Walking On Sunshine (2014) Review
You only need to look at the poster to know that the makers of “Walking On Sunshine” (released in cinemas Friday 27th June) saw “Mamma Mia!” and thought ‘that looks really easy – I bet we could do that’. But where “Mamma Mia!” is a carefully crafted jukebox musical based on Abba’s phenomenal back catalogue of songs and a multi-generational pseudo-Shakespearean love story, “Walking On Sunshine” is a cobbled together film version of some photo stories from old copies of ‘Jackie’ and a cassette mix tape made by recording tracks off “Now That’s What I Call The Eighties” that somebody found in the glove compartment of a Ford Escort.
In fact, the film is so blatantly derivative that instead of writing my own synopsis, I’m going to quote, verbatim, the current synopsis on the film’s Wikipedia page: ‘Maddie is organizing her wedding with her Italian fiancé, Raf, and she invites her sister Taylor. But Maddie doesn’t know that Raf is Taylor’s ex-boyfriend and the love of her life. The film is set in Italy.’ There’s a little bit more to the plot than that, but there’s something about the way it’s so frugally phrased on Wikipedia that it feels right. The production values are low and some of the scenes so poorly composed that you begin to wonder if the directors had ever seen a camera before. The only (scant) consolation is the Italian locations are stunning and lovely to look at, despite the nonsense occurring in the foreground.
The principle cast gamely mug and hoof their way through the risible dialogue and leaden choreography with all the subtlety and nuance of extras on “Coronation Street” while the back-up dancers don costume after costume for different musical numbers while still managing to be conspicuously the same dozen or so people. Seriously, keep an eye out for my personal favourite – ponytail guy. As Taylor, Hannah Arterton appealingly proves that acting talent wasn’t shared equally in the Arterton household while Annabel Scholey plays her sister Maddie with a kind of manic kookiness that just about makes the whole absurd thing work. There isn’t a single person or song who isn’t compromised by being in this cheap and tacky sixth-form-college-end-of-term standard musical, not Leona Lewis; not Katy Brand; not even Giullio Berruti (Raf) who Mrs Craggus informed me is, ‘breathtakingly sexy’, ‘gorgeous’ and ‘absolutely perfect’. Judge for yourself:
While she loved the movie (slightly ironically but mostly genuinely and possibly libidinously) and plans to see it again with her friends, I spent much of my time marvelling at how inept the whole thing is and mentally docking it point after point after point, and yet…and yet…I can’t bring myself to hate it. I’d be lying if I said I didn’t come out of the film feeling cheery. It has an undeniable feelgood factor to it even though, like me, you might feel bad about feeling good.
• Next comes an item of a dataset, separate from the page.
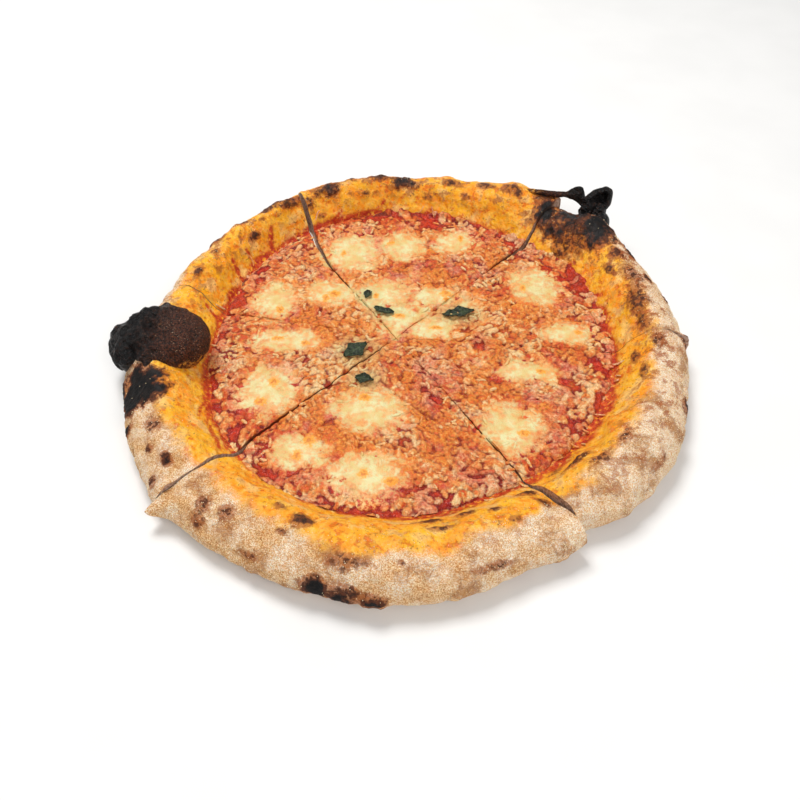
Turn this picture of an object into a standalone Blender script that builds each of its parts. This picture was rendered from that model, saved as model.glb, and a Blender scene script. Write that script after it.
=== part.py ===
"""A whole margherita pizza, baked on a stone and cut into six slices by three straight cuts.

Metres, +Z up. The underside lies on z = 0 and the three cuts cross at CUT_CENTRE. Seen from above,
angles run counterclockwise from +X. Each slice is a wedge of dough with its piece of the puffed
rim, and a layer of tomato sauce and melted grated cheese that runs through to the cut faces.
Pools of melted mozzarella and basil leaves lie on top. The left slice carries a large charred
bubble, and the back right slice a burst one: two torn flaps and a strip of burnt skin.
"""

import math

import bmesh
import bpy
from mathutils import Matrix, Vector

# Driving dimensions.
CUT_CENTRE = Vector((-0.0015, 0.0117, 0.0))
DOUGH = 0.0045
CONTACT_GAP = 0.0003
TOPPING = 0.0030
TOPPING_INSET = 0.0008
POOL_MARGIN = 0.0006
ANGLE_STEP = 4.5

# The rim goes round as (angle in degrees, inner radius, outer radius, height) at these stations.
RIM_STATIONS = (
    (0, 0.131, 0.169, 0.027),
    (30, 0.128, 0.167, 0.028),
    (60, 0.124, 0.161, 0.027),
    (90, 0.127, 0.154, 0.026),
    (120, 0.125, 0.149, 0.027),
    (150, 0.114, 0.144, 0.027),
    (180, 0.110, 0.150, 0.026),
    (210, 0.117, 0.166, 0.026),
    (240, 0.123, 0.173, 0.025),
    (270, 0.126, 0.177, 0.027),
    (300, 0.125, 0.172, 0.026),
    (330, 0.129, 0.175, 0.027),
)
CREST_AT = 0.55
SIDE_HEIGHT = 0.42
UNDERCUT = 0.30
INNER_SWELL = 1.25

# The rim swells and sinks a little as (lumps around the pizza, phase in radians, share of height).
RIM_LUMPS = (
    (7, 0.6, 0.045),
    (11, 2.1, 0.035),
    (17, 4.0, 0.020),
)
PINCH_WIDTH = 0.012

# Each slice: start and end cut in degrees, how far it has slid outward, the degrees that its start
# and end stand open, and the share of rim height that the cutter pressed away at each end.
SLICES = {
    "back": (46.0, 122.0, 0.0012, 1.1, 1.3, 0.02, 0.18),
    "back_left": (122.0, 168.0, 0.0014, 1.0, 0.4, 0.04, 0.10),
    "left": (168.0, 225.0, 0.0012, 0.4, 0.9, 0.10, 0.16),
    "front": (225.0, 302.5, 0.0020, 0.9, 0.3, 0.30, 0.24),
    "front_right": (302.5, 355.0, 0.0010, 0.3, 0.1, 0.16, 0.06),
    "back_right": (355.0, 406.0, 0.0010, 0.1, 1.1, 0.06, 0.12),
}

# Mozzarella pools: slice, centre from the cuts' crossing, length along X, width along Y, height.
POOLS = (
    ("back", -0.032, 0.082, 0.032, 0.034, 0.0026),
    ("back", 0.004, 0.088, 0.026, 0.024, 0.0022),
    ("back", -0.007, 0.038, 0.028, 0.022, 0.0024),
    ("back", 0.003, 0.016, 0.024, 0.018, 0.0018),
    ("back", 0.026, 0.036, 0.026, 0.013, 0.0018),
    ("back", 0.040, 0.092, 0.026, 0.019, 0.0022),
    ("back_left", -0.077, 0.033, 0.024, 0.031, 0.0028),
    ("back_left", -0.041, 0.040, 0.028, 0.018, 0.0024),
    ("left", -0.067, -0.003, 0.036, 0.015, 0.0022),
    ("left", -0.072, -0.045, 0.027, 0.031, 0.0028),
    ("front", -0.014, -0.056, 0.034, 0.026, 0.0024),
    ("front", -0.051, -0.084, 0.026, 0.018, 0.0022),
    ("front", -0.014, -0.100, 0.034, 0.023, 0.0026),
    ("front_right", 0.062, -0.071, 0.028, 0.028, 0.0028),
    ("front_right", 0.076, -0.028, 0.030, 0.014, 0.0022),
    ("back_right", 0.090, 0.045, 0.027, 0.029, 0.0028),
    ("back_right", 0.104, 0.003, 0.025, 0.014, 0.0022),
    ("back_right", 0.022, 0.008, 0.026, 0.014, 0.0018),
)
POOL_SIDES = 16
POOL_WOBBLE = 0.09

# Basil leaves: slice, centre from the cuts' crossing, length, width, turn in degrees, curl height.
LEAVES = (
    ("back", -0.008, 0.021, 0.013, 0.0050, -20, 0.0010),
    ("back_right", 0.038, 0.020, 0.019, 0.0080, 12, 0.0016),
    ("left", -0.023, -0.012, 0.019, 0.0110, 40, 0.0020),
    ("front", -0.018, -0.034, 0.010, 0.0060, -15, 0.0010),
    ("back", -0.018, 0.037, 0.006, 0.0040, 60, 0.0008),
)
LEAF_THICKNESS = 0.0006
LEAF_CUTS = 5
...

“Walking On Sunshine” may be an unmitigated amateur cheese-fest but it means well, and there are one or two moments of genuine entertainment (take a bow, Tiziana Schiavarelli). With the World Cup dominating the airwaves, it’s possible this will become a bit of a sleeper hit as WAGs everywhere look for alternative entertainment away from the telly. Cinematic prospects aside, the featherweight chick-lit plotting, crowd-pleasing megamix song choices and – have I mentioned this before? – smokin’ hot eye candy for the ladies mean this film is probably destined for a thousand and one girls’ nights in the future, its cheesy, bubby nature rivalling the pizza and Lambrini which will accompany the viewing. As a film, “Walking On Sunshine” is ridiculous, but as the cinematic equivalent of a cheap and tacky girly package holiday in the sunshine, it’s bizarrely sublime.